EM: After the release of Big Star's second album, Radio City, failed commercially and the band-members essentially went their own way, how exactly did Alex's Third/Sister Lovers even come to pass?
JF: Alex came to see and said, "If we're going to do this album, I want to get a producer. I don't want to self-produce. I want Jim Dickinson." So I called up Jim and asked him if he wanted to do it and he said "Yeah, yeah, I want to do it." And I always joke about it that it was probably the worst decision he ever made. In terms of finances, for all the work he did, he probably earned 10 cents an hour.
EM: I think there's a very interesting, and insidious, connection between Alex's musical output during Third/Sister Lovers and Chris' post-Big Star recordings, I Am the Cosmos. Do you see a comparison, either methodologically or thematically?

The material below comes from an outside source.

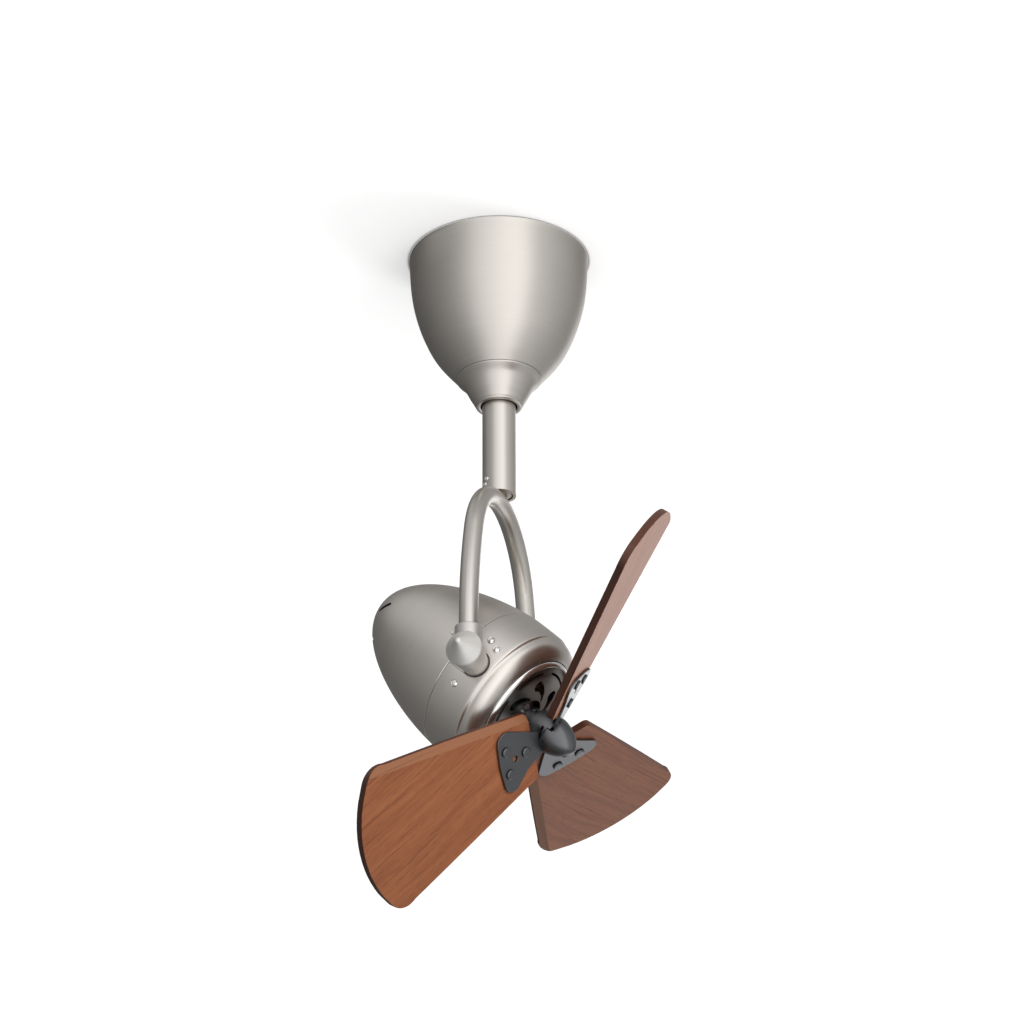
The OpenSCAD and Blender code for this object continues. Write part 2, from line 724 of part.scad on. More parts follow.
module stator_windings() color(copper) in_head() {
    for (s = [0, 1]) mirror([0, 0, s]) rotate_extrude() translate([winding_in, stator_half])
        polygon(rounded([[0, 0, 0], [winding_w, 0, 0], [winding_w, winding_h, 3], [0, winding_h, 3]], 5));
}

module shaft_bushes() color(brass) in_head() {
    ring(bush_r, shaft_r + run_gap, front_plate_z - end_plate_t - 1, front_plate_z - end_plate_t + 9);
    ring(bush_r, shaft_r + run_gap, rear_plate_z + end_plate_t - 9, rear_plate_z + end_plate_t + 1);
}

// Radius of the head's skin at a distance along its axis
function skin_r(z) = z > belt_z
    ? head_r - 0.6 * pow(max(0, z - belt_z) / (shoulder_z - belt_z), 2)
    : head_r * pow(max(0, 1 - pow((belt_z - z) / (belt_z + rear_len), rear_power)), 1 / rear_round);
rear_shares = [0.012, 0.04, 0.085, 0.15, 0.24, 0.35, 0.47, 0.6, 0.73, 0.86, 1];
function rear_out(inset) = concat([[0, inset - rear_len]], [for (u = rear_shares)
    let (z = (rear_len - inset - seam_back) * u - rear_len + inset,
         v = (belt_z - z) / (belt_z + rear_len - inset))
    [(head_r - inset) * pow(1 - pow(v, rear_power), 1 / rear_round), z]]);

// The rear shell's spigot runs on inside the front shell, under the shell screws
spigot_out = head_r - shell_wall - 0.05;
spigot_in = spigot_out - 1.7;
spigot_z = 8;

rear_slot_at = 31;
rear_slot_turn = -55;
rear_slot_reach = 5.4;
rear_slot_r = 1.4;
module rear_slots() {
    for (i = [0:rear_slot_count - 1]) rotate([0, 0, 188 + 360 / rear_slot_count * i])
        translate([rear_slot_at, 0, -rear_len - 4]) rotate([0, 0, rear_slot_turn]) {
            translate([-rear_slot_reach, -rear_slot_r, 0]) cube([2 * rear_slot_reach, 2 * rear_slot_r, 40]);
            for (e = [-1, 1]) translate([e * rear_slot_reach, 0, 0]) cylinder(r = rear_slot_r, h = 40);
        }
}

module rear_shell() color(nickel) in_head() difference() {
    union() {
        rotate_extrude($fn = 180) polygon(concat(rear_out(0),
            [for (i = [len(rear_shares):-1:0]) rear_out(shell_wall)[i]]));
        ring(spigot_out, spigot_in, -seam_back - 3, spigot_z);
        tongues();
    }
    for (p = shell_screw_spots) rotate([0, 0, p[1]]) translate([0, 0, p[0]]) rotate([0, 90, 0])
        bar(1.7, carrier_in, head_reach);
    rear_slots();
    rotate([0, 90, 0]) translate([0, 0, -head_reach]) cylinder(r = notch_half, h = 2 * head_reach);
}

// Tongues of the rear shell that close the front shell's notches behind the pivots
module tongues() {
    intersection() {
        ring(head_r - 0.15, spigot_in + 0.5, -seam_back - 1, 0);
        for (s = [0, 180]) rotate([0, 0, s]) translate([head_reach / 2, -notch_half, -seam_back - 1])
            cube([head_reach / 2, 2 * notch_half, seam_back + 1]);
    }
}

module front_shell() color(nickel) in_head() difference() {
    rotate_extrude($fn = 180) polygon(concat(
        [for (z = [-seam_back, -10, 0, 8, shoulder_z - 1]) [skin_r(z), z]],
        [[skin_r(shoulder_z) - 1.2, shoulder_z]],
        [for (a = [10:16:90]) [ring_r + 0.4 + (skin_r(shoulder_z) - 1.2 - ring_r - 0.4) * cos(a),
            shoulder_z + (ring_z - shoulder_z) * sin(a)]],
        [[ring_r + 0.4, ring_z - 3], [ring_r - 4.5, ring_z - 3], [ring_r - 4.5, ring_z - 5],
         [ring_r + 3, ring_z - 5.4], [head_r - shell_wall - 3, shoulder_z + 3],
         [head_r - shell_wall - 0.7, shoulder_z - 1], [head_r - shell_wall, spigot_z + 1],
         [head_r - shell_wall, -seam_back]]));
    rotate([0, 90, 0]) translate([0, 0, -head_reach]) cylinder(r = notch_half + notch_gap, h = 2 * head_reach);
    translate([-head_reach, -notch_half - notch_gap, -seam_back - 1])
        cube([2 * head_reach, 2 * (notch_half + notch_gap), seam_back + 1]);
    for (p = shell_screw_spots) rotate([0, 0, p[1]]) translate([0, 0, p[0]]) rotate([0, 90, 0]) {
        bar(1.7, carrier_in, head_reach);
        bar(3.3, head_r - 0.4, head_reach);
    }
}

// Shell screws: [distance along the head's axis, angle about it]
shell_screw_spots = [[-5, 160], [-5, 200], [4.5, 163], [-5, 20], [-5, -20], [4.5, 17]];
module shell_screws() color(steel) in_head() {
    for (p = shell_screw_spots) rotate([0, 0, p[1]]) translate([0, 0, p[0]]) rotate([0, 90, 0]) {
        bar(1.5, carrier_in + 3, head_r - 0.4);
        translate([0, 0, head_r - 0.4]) cylinder(r1 = 3.1, r2 = 2.2, h = 1.7);
    }
}

module front_ring() color(bright_nickel) in_head() rotate_extrude($fn = 180)
    polygon([[ring_r, ring_z - 3], [ring_r, ring_z], [ring_r - 1.2, ring_z + 2.2], [ring_r - 3.2, ring_z + 3.1],
        [ring_r - 3.7, ring_z + 2.6], [ring_r - 3.7, ring_z - 3]]);

// Teardrop vent: a round head that curls inwards to a point
module swirl(steps = 14) {
    head_at = 27.6;
    tail_at = 14.8;
    curl = -48;
    fat = 4.9;
    line = [for (i = [0:steps]) let (t = i / steps)
        [head_at + (tail_at - head_at) * pow(t, 1.15), curl * t, fat * sqrt(1 - t) * (1 - 0.25 * t)]];
    out = [for (p = line) (p[0] + p[2] * 0.8) * [cos(p[1] - p[2] * 0.5), sin(p[1] - p[2] * 0.5)]];
    in = [for (i = [steps - 1:-1:0]) let (p = line[i])
        (p[0] - p[2] * 0.8) * [cos(p[1] + p[2] * 0.5), sin(p[1] + p[2] * 0.5)]];
    cap = [for (a = [150:-30:30]) head_at * [1, 0] + fat * [sin(90 - a) * 0.9, sin(a)]];
    polygon(concat(out, in, []));
    translate([head_at, 0]) circle(r = fat * 0.95, $fn = 32);
}

module vent_plate() color(pewter) in_head() difference() {
    rotate_extrude() polygon([[hub_r + 1.5, plate_z + 1.2], [36, plate_z + 0.6], [plate_disc_r, plate_z - 1],
        [plate_disc_r, ring_z - 3], [plate_disc_r - 2, ring_z - 3], [plate_disc_r - 2, plate_z - 1.6],
        [36, plate_z + 0.6 - plate_disc_t], [hub_r + 1.5, plate_z + 1.2 - plate_disc_t]]);
    for (i = [0:swirl_count - 1]) rotate([0, 0, 360 / swirl_count * i]) {
        translate([0, 0, plate_z - 8]) rotate([0, 0, 128]) linear_extrude(16) swirl();
        translate([0, 0, plate_z - 8]) rotate([0, 0, 148]) linear_extrude(16)
            polygon(concat([for (a = [-21:3:21]) 40.2 * [cos(a), sin(a)]],
                [for (a = [21:-3:-21]) 38.2 * [cos(a), sin(a)]]));
    }
}

// ---------- fan ----------

module motor_shaft() color(steel) in_head() bar(shaft_r, rear_plate_z - 8, hub_front + 8);

module shaft_collars() color(brass) in_head() {
    ring(6.5, shaft_r, stator_half, front_plate_z - end_plate_t - 1 - run_gap);
    ring(6.5, shaft_r, rear_plate_z + end_plate_t + 1 + run_gap, -stator_half);
}

module hub_screw_axis() rotate([0, 0, 140]) translate([0, 0, plate_z + 6.5]) rotate([0, 90, 0]) children();
module hub_screw() color(steel) in_head() hub_screw_axis() difference() {
    bar(1.5, shaft_r, 8.6);
    translate([0, 0, 7]) cylinder(r = 0.8, h = 3, $fn = 6);
}

module rotor_core() color(steel) in_head() difference() {
    union() {
        bar(bore_r - air_gap, -stator_half, stator_half);
        for (s = [0, 1]) mirror([0, 0, s]) ring(bore_r - 2, bore_r - 8, stator_half, stator_half + 3);
    }
    bar(shaft_r, -stator_half - 1, stator_half + 1);
    for (a = [0:60:300]) rotate([0, 0, a]) translate([12, 0, 0]) bar(3.5, -20, 20);
}

module fan_hub() color(charcoal) difference() {
    in_head() difference() {
        union() {
            bar(hub_r, hub_back, hub_front);
            bar(hub_r - 3.5, plate_z + 3, hub_back);
        }
        bar(shaft_r, plate_z, hub_front + 1);
        hub_screw_axis() bar(1.5, 0, 20);
    }
    for (i = [0:blade_count - 1]) in_blade(i) translate([7, -30, 0]) cube([20, 60, iron_t]);
}

iron_half = 27.3;
iron_neck = 9.7;
iron_waist = [30, 14.5];
iron_brow = 18.5;
function iron_outline() = rounded([[8, -iron_neck + 1, 0], [14, -iron_neck, 6], [iron_waist.x, -iron_brow, 0],
    [iron_len - 11, -iron_half, 7], [iron_len - 1.4, -iron_half + 3.3, 8], [iron_len + 0.6, 0, 60],
    [iron_len - 1.4, iron_half - 3.3, 8], [iron_len - 11, iron_half, 7], [iron_waist.x, iron_waist.y, 20],
    [14, iron_neck, 6], [8, iron_neck - 1, 0]], 5);

module at_rivets() {
    translate([rivet_far, -rivet_side, 0]) children();
    translate([rivet_far, rivet_side, 0]) children();
    translate([rivet_near, 0, 0]) children();
}

module blade_iron() difference() {
    linear_extrude(iron_t) difference() {
        polygon(iron_outline());
        translate([iron_hole_x, 0]) circle(r = 2.7);
    }
    at_rivets() bar(2, -1, iron_t + 1);
}
module blade_irons() color(charcoal) for (i = [0:blade_count - 1]) in_blade(i) blade_iron();

// Blade outline: bowed sides that widen to a round-cornered, arched tip
function side_half(r) = let (u = (r - blade_root) / (tip_reach - blade_root))
    root_half + (tip_half - root_half) * u + side_bow * u * (1 - u);
tip_reach = sweep_r - 27;
function tip_x(w) = sweep_r - tip_arc_r + sqrt(tip_arc_r * tip_arc_r - w * w);
function blade_outline() =
    let (side = [for (i = [1:7]) let (r = blade_root + (tip_reach - 12 - blade_root) * i / 7) [r, side_half(r)]],
         half = concat([[blade_root, root_half, 5]], [for (p = side) [p.x, p.y, 0]],
             [[tip_x(tip_half + 2) + 1.2, tip_half + 3.4, tip_corner]],
             [for (w = [40:-10:10]) [tip_x(w), w, 0]]))
    rounded(concat([for (p = half) [p.x, -p.y, p.z]], [[tip_x(0), 0, 0]],
        [for (i = [len(half) - 1:-1:0]) half[i]]), 8);

chamfer_w = 8;
chamfer_d = 3;
module blade(i) color(mahogany) in_blade(i) difference() {
    translate([0, 0, -blade_t]) linear_extrude(blade_t) polygon(blade_outline());
    edge = atan2(tip_half - root_half, tip_reach - blade_root);
    translate([blade_root, -root_half - 1.4, 0]) rotate([0, 0, -edge])
        rotate([-atan2(chamfer_d, chamfer_w), 0, 0]) translate([-20, -20, -chamfer_d])
            cube([260, 20, 20]);
    at_rivets() bar(2, -blade_t - 1, 1);
}
module blade_1() blade(0);
module blade_2() blade(1);
module blade_3() blade(2);

module blade_rivets() color(charcoal) for (i = [0:blade_count - 1]) in_blade(i) at_rivets() {
    bar(2, -blade_t, iron_t);
    translate([0, 0, iron_t]) intersection() {
        cylinder(r = rivet_head_r, h = 1.8);
        translate([0, 0, 1.8 - 5.8]) sphere(r = 5.8, $fn = 48);
    }
    translate([0, 0, -blade_t - 1]) cylinder(r1 = 3, r2 = 3.6, h = 1);
}

module spinner() color(charcoal) difference() {
    in_head() rotate_extrude($fn = 120) polygon(concat([[0, hub_front], [spinner_r - 0.8, hub_front],
        [spinner_r, hub_front + 0.8]],
        [for (u = [0.06:0.094:1]) [spinner_r * pow(1 - pow(u, 1.7), 0.62), hub_front + 0.8
            + (spinner_len - 0.8) * u]],
        [[0, hub_front + spinner_len]]));
    in_head() bar(shaft_r, hub_front - 1, hub_front + 8);
    for (i = [0:blade_count - 1]) in_blade(i) translate([7, 0, -8]) cube([20, 20, 8 + iron_t]);
}

ceiling_bracket();
bracket_pillars();
pillar_screws();
drive_plate();
guide_tube();
stem_bushes();
thrust_race_lower();
thrust_balls();
thrust_cage();
thrust_race_upper();
swivel_motor();
swivel_motor_screws();
stop_posts();
run_capacitor();
terminal_block();
canopy();
canopy_collar();
drive_pinion();
pinion_shaft();
stem();
stem_collar();
stem_cross_pin();
swivel_gear();
gear_screws();
stem_plug();
plug_screws();
yoke_nipple();
yoke();
knuckle_left();
knuckle_right();
pivot_cap_left();
pivot_cap_right();
knuckle_screws();
friction_washers();
pivot_bolts();
disc_springs();
motor_carrier();
front_bracket();
rear_bracket();
motor_studs();
stator_core();
stator_windings();
shaft_bushes();
rear_shell();
front_shell();
shell_screws();
front_ring();
vent_plate();
motor_shaft();
shaft_collars();
rotor_core();
fan_hub();
hub_screw();
blade_irons();
blade_1();
blade_2();
blade_3();
blade_rivets();
spinner();
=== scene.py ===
import json
import math
import bmesh
import bpy
from mathutils import Matrix, Vector


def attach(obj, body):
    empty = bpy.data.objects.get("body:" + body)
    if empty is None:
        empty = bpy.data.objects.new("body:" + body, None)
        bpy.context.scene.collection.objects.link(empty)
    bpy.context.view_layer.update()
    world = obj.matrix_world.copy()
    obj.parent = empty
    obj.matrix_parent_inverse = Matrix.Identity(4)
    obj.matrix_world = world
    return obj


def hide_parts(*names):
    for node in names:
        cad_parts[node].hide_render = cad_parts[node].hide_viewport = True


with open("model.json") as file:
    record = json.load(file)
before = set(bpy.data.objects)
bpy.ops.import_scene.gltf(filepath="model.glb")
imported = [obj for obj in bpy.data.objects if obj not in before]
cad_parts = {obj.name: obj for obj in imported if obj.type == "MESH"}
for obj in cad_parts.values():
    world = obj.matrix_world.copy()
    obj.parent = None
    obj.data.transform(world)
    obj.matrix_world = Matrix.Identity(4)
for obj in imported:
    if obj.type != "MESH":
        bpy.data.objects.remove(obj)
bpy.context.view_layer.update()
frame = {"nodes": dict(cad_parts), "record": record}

mm = 0.001
print("frame loaded:", len(frame["nodes"]), "nodes")

# where the head and the blades sit, as in the part's source
layout = {"pivotZ": -400.2, "headTilt": 42.8, "fanZ": 57.5, "phase": 239.0, "pitch": 20.8, "blades": 3,
          "stemEnd": -222.7}


def moved(x, y, z):
    return Matrix.Translation((x * mm, y * mm, z * mm))


def turned(angle, axis):
    return Matrix.Rotation(math.radians(angle), 4, axis)


pivotAxes = moved(0, 0, layout["pivotZ"])
headAxes = pivotAxes @ turned(90 + layout["headTilt"], "X")
zAxis = Vector((0, 0, 1))
headAxis = headAxes.to_3x3() @ zAxis


def bladeAxes(index):
    turn = turned(layout["phase"] + 360 / layout["blades"] * index, "Z")
    return headAxes @ turn @ moved(0, 0, layout["fanZ"]) @ turned(layout["pitch"], "X")


# ---- node trees ----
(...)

JF: I don't remember hearing much of Chris' material–when he was still alive–other than "You and Your Sister". It was funny, it was like there was no prearrangement. Chris showed up at the studio one day and said, "I've got this song. You've got some time to mix it?" And I said "Sure, won't be a problem." It was a simple song in a lot of ways but the string arrangements were beautiful and I really liked the song. But it was kind of like one of those things that appeared without warning and then it was done and he went away. All of Chris' material had the usual frustrations in terms of parallels with Alex's material, although Chris' material was much more conventional than a lot of the things that were on Big Star's Third. Chris would write a letter while he was in England saying, "So-and-so seems interested in the recordings" and then nothing would come of it. And Big Star's Third was more pronounced in that regard because we made this organized presentation. We marched around to all the big record companies and talked to all the A&R people. And we'd say "Are you interested?" They'd listen to it and look at us like we were madmen. And we wondered if they would call security and have us escorted out!